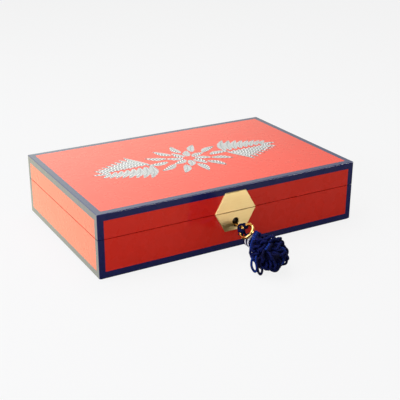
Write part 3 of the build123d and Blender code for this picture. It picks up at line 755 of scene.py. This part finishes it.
def make_ring_rolls():
    low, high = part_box("ring_rolls")
    pitch = ROLL_ROW / ROLL_COUNT
    width = pitch - ROLL_GAP
    half = (high.z - low.z) / 2
    squareness, pinch, pinch_length = 0.62, 0.35, 0.0022
    rings, sides = 40, 28
    for n in range(ROLL_COUNT):
        y = -ROLL_ROW / 2 + pitch * (n + 0.5)
        verts = []
        for i in range(rings + 1):
            t = i / rings
            x = low.x + (high.x - low.x) * t
            edge = min(t, 1 - t) * (high.x - low.x)
            pull = 1 - pinch * math.exp(-edge / pinch_length)
            wave = 1 + 0.006 * math.sin(17 * t + n) + 0.004 * math.sin(41 * t + 2 * n)
            for k in range(sides):
                a = 2 * math.pi * k / sides
                c, s = math.cos(a), math.sin(a)
                px = math.copysign(abs(c) ** squareness, c) * width / 2
                pz = math.copysign(abs(s) ** squareness, s)
                top = s > 0
                z = low.z + half + pz * half * (pull * wave if top else 1)
                verts.append((x, y + px * (pull if top else 1), z))
        piece = make_object(f"ring_roll_{n + 1}", verts, tube_faces(rings, sides), MATS["suede"])
        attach(piece, "base")
        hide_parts("ring_rolls")


make_lid_pad()
make_ring_rolls()


# Floor, world and lamps
def shader(tree, kind, colour):
    node = tree.nodes.new(kind)
    node.inputs["Color"].default_value = (*colour, 1)
    return node


def place_in(tree, output):
    """The x and y of a place on the floor, or of a direction in the world."""
    coords = tree.nodes.new("ShaderNodeTexCoord")
    split = tree.nodes.new("ShaderNodeSeparateXYZ")
    tree.links.new(coords.outputs[output], split.inputs[0])
    return split.outputs[0], split.outputs[1]


def ramp(tree, value, low, high, to_low, to_high, smooth=False):
    node = tree.nodes.new("ShaderNodeMapRange")
    if smooth:
        node.interpolation_type = "SMOOTHSTEP"
    for n, v in enumerate((low, high, to_low, to_high)):
        node.inputs[n + 1].default_value = v
    tree.links.new(value, node.inputs[0])
    return node.outputs[0]


def join(tree, operation, a, b):
    node = tree.nodes.new("ShaderNodeMath")
    node.operation = operation
    tree.links.new(a, node.inputs[0])
    tree.links.new(b, node.inputs[1])
    return node.outputs[0]


def by_ray(tree, out, other, mirrored, seen):
    """Glossy rays meet mirrored, camera rays seen, and all the rest other."""
    paths = tree.nodes.new("ShaderNodeLightPath")
    result = other
    for ray, chosen in (("Is Glossy Ray", mirrored), ("Is Camera Ray", seen)):
        mix = tree.nodes.new("ShaderNodeMixShader")
        tree.links.new(paths.outputs[ray], mix.inputs[0])
        tree.links.new(result.outputs[0], mix.inputs[1])
        tree.links.new(chosen.outputs[0], mix.inputs[2])
        result = mix
    tree.links.new(result.outputs[0], out.inputs["Surface"])


def make_floor():
    size, level, shadow_share = 3.0, -0.0002, 0.07
    mesh = bpy.data.meshes.new("floor")
    mesh.from_pydata([(-size, -size, level), (size, -size, level), (size, size, level),
                      (-size, size, level)], [], [(0, 1, 2, 3)])
    floor = bpy.data.objects.new("floor", mesh)
    bpy.context.scene.collection.objects.link(floor)
    mat = bpy.data.materials.new("floor")
    mat.use_nodes = True
    tree = mat.node_tree
    tree.nodes.clear()
    out = tree.nodes.new("ShaderNodeOutputMaterial")
    seen = tree.nodes.new("ShaderNodeMixShader")
    seen.inputs[0].default_value = shadow_share
    plain = shader(tree, "ShaderNodeEmission", BACKDROP)
    lit = shader(tree, "ShaderNodeBsdfDiffuse", (0.84, 0.84, 0.84))
    tree.links.new(plain.outputs[0], seen.inputs[1])
    tree.links.new(lit.outputs[0], seen.inputs[2])

    # Reflections see a bright floor beside the box and a dim one in front of it
    x, y = place_in(tree, "Object")
    beside = join(tree, "MULTIPLY", ramp(tree, y, -0.1035, -0.1015, 0.0, 1.0, smooth=True),
                  ramp(tree, x, -0.7, -0.16, 1.65, 1.35))
    before = ramp(tree, y, -0.80, -0.12, 0.50, 0.10)
    strength = join(tree, "MULTIPLY", join(tree, "MAXIMUM", beside, before),
                    ramp(tree, x, -0.16, 0.30, 1.0, 0.8, smooth=True))
    mirrored = shader(tree, "ShaderNodeEmission", (0.96, 0.97, 0.64))
    tree.links.new(strength, mirrored.inputs["Strength"])
    by_ray(tree, out, shader(tree, "ShaderNodeBsdfDiffuse", (0.42, 0.42, 0.42)), mirrored, seen)
    mesh.materials.append(mat)


def make_world():
    world = bpy.data.worlds.new("world")
    bpy.context.scene.world = world
    world.use_nodes = True
    tree = world.node_tree
    tree.nodes.clear()
    out = tree.nodes.new("ShaderNodeOutputWorld")
    fill = shader(tree, "ShaderNodeBackground", (0.95, 0.97, 1.0))
    fill.inputs["Strength"].default_value = 0.35

    # Reflections see a sky that is brighter on the left and darker in front
    x, y = place_in(tree, "Generated")
    mirrored = shader(tree, "ShaderNodeBackground", (0.92, 0.98, 0.80))
    strength = join(tree, "MULTIPLY", ramp(tree, x, 0.30, 0.60, 1.35, 0.52),
                    ramp(tree, y, -0.5, 0.0, 0.12, 1.0))
    tree.links.new(strength, mirrored.inputs["Strength"])
    by_ray(tree, out, fill, mirrored, shader(tree, "ShaderNodeBackground", BACKDROP))


def lamp(name, place, aim, size, power, colour=(1, 1, 1)):
    data = bpy.data.lights.new(name, "AREA")
    data.shape = "RECTANGLE"
    data.size, data.size_y = size
    data.energy = power
    data.color = colour
    light = bpy.data.objects.new(name, data)
    place, aim = Vector(place), Vector(aim)
    turn = (aim - place).to_track_quat("-Z", "Y").to_matrix().to_4x4()
    light.matrix_world = Matrix.Translation(place) @ turn
    bpy.context.scene.collection.objects.link(light)
    return light


make_floor()
make_world()

# Lamps: place, aim, width and height, power, colour
lamp("top_light", (-0.2, 0.25, 1.3), (0, 0, 0.03), (1.4, 1.0), 17.0)
lamp("left_light", (-1.3, 0.1, 0.55), (0, 0, 0.03), (0.9, 0.7), 15.0, (0.80, 0.80, 1.0))
lamp("front_light", (-0.75, -0.8, 0.5), (0, 0, 0.03), (0.6, 0.4), 2.3)
# Diffuse rays don't see this one: it is there for what the brass plate reflects
lamp("plate_light", (0.75, -1.2, 0.12), (0, -0.1, 0.03), (0.9, 0.22), 11.0).visible_diffuse = False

### Description of the task
Your task is to return the full listing exactly as it was given.

### Answer to the problem
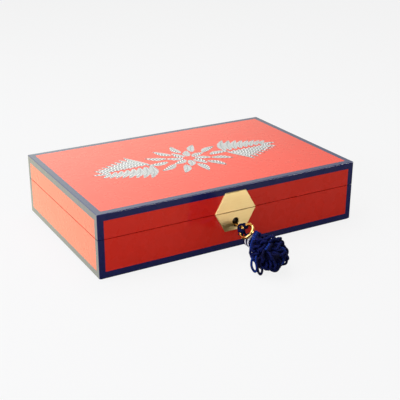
Write part 3 of the build123d and Blender code for this picture. It picks up at line 755 of scene.py. This part finishes it.
def make_ring_rolls():
    low, high = part_box("ring_rolls")
    pitch = ROLL_ROW / ROLL_COUNT
    width = pitch - ROLL_GAP
    half = (high.z - low.z) / 2
    squareness, pinch, pinch_length = 0.62, 0.35, 0.0022
    rings, sides = 40, 28
    for n in range(ROLL_COUNT):
        y = -ROLL_ROW / 2 + pitch * (n + 0.5)
        verts = []
        for i in range(rings + 1):
            t = i / rings
            x = low.x + (high.x - low.x) * t
            edge = min(t, 1 - t) * (high.x - low.x)
            pull = 1 - pinch * math.exp(-edge / pinch_length)
            wave = 1 + 0.006 * math.sin(17 * t + n) + 0.004 * math.sin(41 * t + 2 * n)
            for k in range(sides):
                a = 2 * math.pi * k / sides
                c, s = math.cos(a), math.sin(a)
                px = math.copysign(abs(c) ** squareness, c) * width / 2
                pz = math.copysign(abs(s) ** squareness, s)
                top = s > 0
                z = low.z + half + pz * half * (pull * wave if top else 1)
                verts.append((x, y + px * (pull if top else 1), z))
        piece = make_object(f"ring_roll_{n + 1}", verts, tube_faces(rings, sides), MATS["suede"])
        attach(piece, "base")
        hide_parts("ring_rolls")


make_lid_pad()
make_ring_rolls()


# Floor, world and lamps
def shader(tree, kind, colour):
    node = tree.nodes.new(kind)
    node.inputs["Color"].default_value = (*colour, 1)
    return node


def place_in(tree, output):
    """The x and y of a place on the floor, or of a direction in the world."""
    coords = tree.nodes.new("ShaderNodeTexCoord")
    split = tree.nodes.new("ShaderNodeSeparateXYZ")
    tree.links.new(coords.outputs[output], split.inputs[0])
    return split.outputs[0], split.outputs[1]


def ramp(tree, value, low, high, to_low, to_high, smooth=False):
    node = tree.nodes.new("ShaderNodeMapRange")
    if smooth:
        node.interpolation_type = "SMOOTHSTEP"
    for n, v in enumerate((low, high, to_low, to_high)):
        node.inputs[n + 1].default_value = v
    tree.links.new(value, node.inputs[0])
    return node.outputs[0]


def join(tree, operation, a, b):
    node = tree.nodes.new("ShaderNodeMath")
    node.operation = operation
    tree.links.new(a, node.inputs[0])
    tree.links.new(b, node.inputs[1])
    return node.outputs[0]


def by_ray(tree, out, other, mirrored, seen):
    """Glossy rays meet mirrored, camera rays seen, and all the rest other."""
    paths = tree.nodes.new("ShaderNodeLightPath")
    result = other
    for ray, chosen in (("Is Glossy Ray", mirrored), ("Is Camera Ray", seen)):
        mix = tree.nodes.new("ShaderNodeMixShader")
        tree.links.new(paths.outputs[ray], mix.inputs[0])
        tree.links.new(result.outputs[0], mix.inputs[1])
        tree.links.new(chosen.outputs[0], mix.inputs[2])
        result = mix
    tree.links.new(result.outputs[0], out.inputs["Surface"])


def make_floor():
    size, level, shadow_share = 3.0, -0.0002, 0.07
    mesh = bpy.data.meshes.new("floor")
    mesh.from_pydata([(-size, -size, level), (size, -size, level), (size, size, level),
                      (-size, size, level)], [], [(0, 1, 2, 3)])
    floor = bpy.data.objects.new("floor", mesh)
    bpy.context.scene.collection.objects.link(floor)
    mat = bpy.data.materials.new("floor")
    mat.use_nodes = True
    tree = mat.node_tree
    tree.nodes.clear()
    out = tree.nodes.new("ShaderNodeOutputMaterial")
    seen = tree.nodes.new("ShaderNodeMixShader")
    seen.inputs[0].default_value = shadow_share
    plain = shader(tree, "ShaderNodeEmission", BACKDROP)
    lit = shader(tree, "ShaderNodeBsdfDiffuse", (0.84, 0.84, 0.84))
    tree.links.new(plain.outputs[0], seen.inputs[1])
    tree.links.new(lit.outputs[0], seen.inputs[2])

    # Reflections see a bright floor beside the box and a dim one in front of it
    x, y = place_in(tree, "Object")
    beside = join(tree, "MULTIPLY", ramp(tree, y, -0.1035, -0.1015, 0.0, 1.0, smooth=True),
                  ramp(tree, x, -0.7, -0.16, 1.65, 1.35))
    before = ramp(tree, y, -0.80, -0.12, 0.50, 0.10)
    strength = join(tree, "MULTIPLY", join(tree, "MAXIMUM", beside, before),
                    ramp(tree, x, -0.16, 0.30, 1.0, 0.8, smooth=True))
    mirrored = shader(tree, "ShaderNodeEmission", (0.96, 0.97, 0.64))
    tree.links.new(strength, mirrored.inputs["Strength"])
    by_ray(tree, out, shader(tree, "ShaderNodeBsdfDiffuse", (0.42, 0.42, 0.42)), mirrored, seen)
    mesh.materials.append(mat)


def make_world():
    world = bpy.data.worlds.new("world")
    bpy.context.scene.world = world
    world.use_nodes = True
    tree = world.node_tree
    tree.nodes.clear()
    out = tree.nodes.new("ShaderNodeOutputWorld")
    fill = shader(tree, "ShaderNodeBackground", (0.95, 0.97, 1.0))
    fill.inputs["Strength"].default_value = 0.35

    # Reflections see a sky that is brighter on the left and darker in front
    x, y = place_in(tree, "Generated")
    mirrored = shader(tree, "ShaderNodeBackground", (0.92, 0.98, 0.80))
    strength = join(tree, "MULTIPLY", ramp(tree, x, 0.30, 0.60, 1.35, 0.52),
                    ramp(tree, y, -0.5, 0.0, 0.12, 1.0))
    tree.links.new(strength, mirrored.inputs["Strength"])
    by_ray(tree, out, fill, mirrored, shader(tree, "ShaderNodeBackground", BACKDROP))


def lamp(name, place, aim, size, power, colour=(1, 1, 1)):
    data = bpy.data.lights.new(name, "AREA")
    data.shape = "RECTANGLE"
    data.size, data.size_y = size
    data.energy = power
    data.color = colour
    light = bpy.data.objects.new(name, data)
    place, aim = Vector(place), Vector(aim)
    turn = (aim - place).to_track_quat("-Z", "Y").to_matrix().to_4x4()
    light.matrix_world = Matrix.Translation(place) @ turn
    bpy.context.scene.collection.objects.link(light)
    return light


make_floor()
make_world()

# Lamps: place, aim, width and height, power, colour
lamp("top_light", (-0.2, 0.25, 1.3), (0, 0, 0.03), (1.4, 1.0), 17.0)
lamp("left_light", (-1.3, 0.1, 0.55), (0, 0, 0.03), (0.9, 0.7), 15.0, (0.80, 0.80, 1.0))
lamp("front_light", (-0.75, -0.8, 0.5), (0, 0, 0.03), (0.6, 0.4), 2.3)
# Diffuse rays don't see this one: it is there for what the brass plate reflects
lamp("plate_light", (0.75, -1.2, 0.12), (0, -0.1, 0.03), (0.9, 0.22), 11.0).visible_diffuse = False